Re: Some results from QTGMC & HEVC encoding tests

Selur wrote:

=> try not using pools and slices at the same time and/or lowering the slice count

My first run was with Pools=1 and Slices=0 which is why Hybrid set Slices to 12 automatically. It crashed the same way as other jobs, i.e. x265 processed ~40 frames and gave up without crashing.

Selur wrote:

general output of ffmpeg looks fine

You saw this in DebugOutput:

frame=    9 fps=0.0 q=-0.0 size=   27338kB time=00:00:00.15 bitrate=1491506.9kbits/s speed=0.287x   
frame=   16 fps= 15 q=-0.0 size=   48600kB time=00:00:00.26 bitrate=1491507.2kbits/s speed=0.257x   
frame=   25 fps= 15 q=-0.0 size=   75938kB time=00:00:00.41 bitrate=1491505.8kbits/s speed=0.248x   
frame=   32 fps= 14 q=-0.0 size=   97200kB time=00:00:00.53 bitrate=1491503.4kbits/s speed=0.236x   
frame=   40 fps= 14 q=-0.0 size=  121500kB time=00:00:00.66 bitrate=1491504.9kbits/s speed=0.239x

That's how much x265 did before throwing in the towel. But it or Hybrid didn't crash, x265 just stopped working. I waited approx. 90 seconds while keeping an eye on Task Manager, and when x265 CPU use remained at 0%, I killed the job.

12

Re: Some results from QTGMC & HEVC encoding tests

Seems like for some reason the decoder isn't sending any more data (or the encoder isn't requesting any more),...
(might be some strange combination with QTGMC that is triggering this)
Since 0 <> Hybrid uses CoreCount/2 slices, try: Pools/Threads set to 1/0 and n slices set to 8 (which is what I use on my dual Xeon system).

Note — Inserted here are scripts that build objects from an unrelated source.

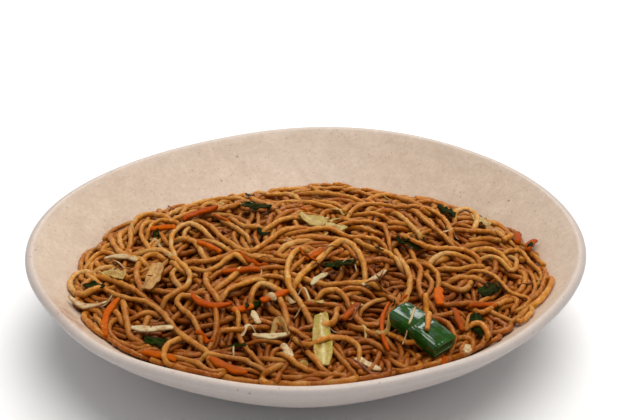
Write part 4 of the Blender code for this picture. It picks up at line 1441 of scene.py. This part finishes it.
def make_scraps(things, materials):
    rng = np.random.default_rng(SCRAP_SEED)
    graph = bpy.context.evaluated_depsgraph_get()
    grounds = [BVHTree.FromObject(thing, graph) for thing in things]
    piles = {kind: Pile() for kind in SCRAP_KINDS}
    for kind, width, *pixels in SCRAPS:
        plan = [under_pixel(grounds, px, py) for px, py in zip(pixels[::2], pixels[1::2])]
        scrap(piles[kind], kind, grounds, plan, width / 1000.0, rng)
    for kind, count in SCATTERED:
        for _ in range(count):
            theta = rng.uniform(0.0, math.tau)
            x, y = to_plan(theta, heap_edge(theta) * SCATTER_REACH * math.sqrt(rng.random()))
            heading = rng.uniform(0.0, math.tau)
            length = rng.uniform(*SCATTER_LENGTH) / 2
            ahead = np.array([math.cos(heading), math.sin(heading)]) * length
            side = np.array([-ahead[1], ahead[0]]) * rng.uniform(-SCATTER_BOW, SCATTER_BOW)
            middle = np.array([x, y])
            plan = [middle - ahead, middle + side, middle + ahead]
            scrap(piles[kind], kind, grounds, plan, rng.uniform(*SCATTER_WIDTH), rng)
    return {kind: pile.build(f"scraps_{kind}", materials[kind]) for kind, pile in piles.items()}


LEAST_SPECK = 0.25
SPECK_EDGE = 0.3


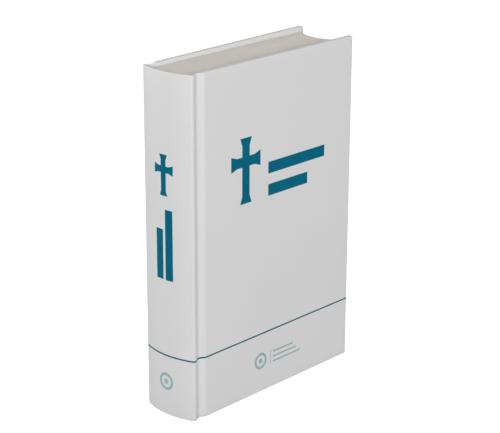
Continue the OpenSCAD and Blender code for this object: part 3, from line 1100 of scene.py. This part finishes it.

13 (edited by JDiG 2017-02-14 20:08:14)

Re: Some results from QTGMC & HEVC encoding tests

Selur wrote:

Seems like for some reason the decoder isn't sending any more data (or the encoder isn't requesting any more),...
(might be some strange combination with QTGMC that is triggering this)
Since 0 <> Hybrid uses CoreCount/2 slices, try: Pools/Threads set to 1/0 and n slices set to 8 (which is what I use on my dual Xeon system).

Ths is odd. I'm now running a job with Pools/Threads set to 1/0 and Slices set to 2... and x265 is chugging along at 1.75fps.

The odd thing is that I tried this exact same configuration earlier, and that time x265 gave up after working for a very very short while.

update: Pools/Threads at 1/0 and Slices at 8 results again in a very short burst of activity after which x265 goes on vacation.

14

Re: Some results from QTGMC & HEVC encoding tests

Odd indeed.
Hmm,.. try if it changes when you use 'Yadif (Avisynth)' instead of QTGMC as Deinterlacer.

15

Re: Some results from QTGMC & HEVC encoding tests

Also try if it changes anything if you don't enable Distributed motion estimation (pme).
I never use it since it caused problems on my system which I couldn't reproduce properly so that the x265 developers also could reproduce them,...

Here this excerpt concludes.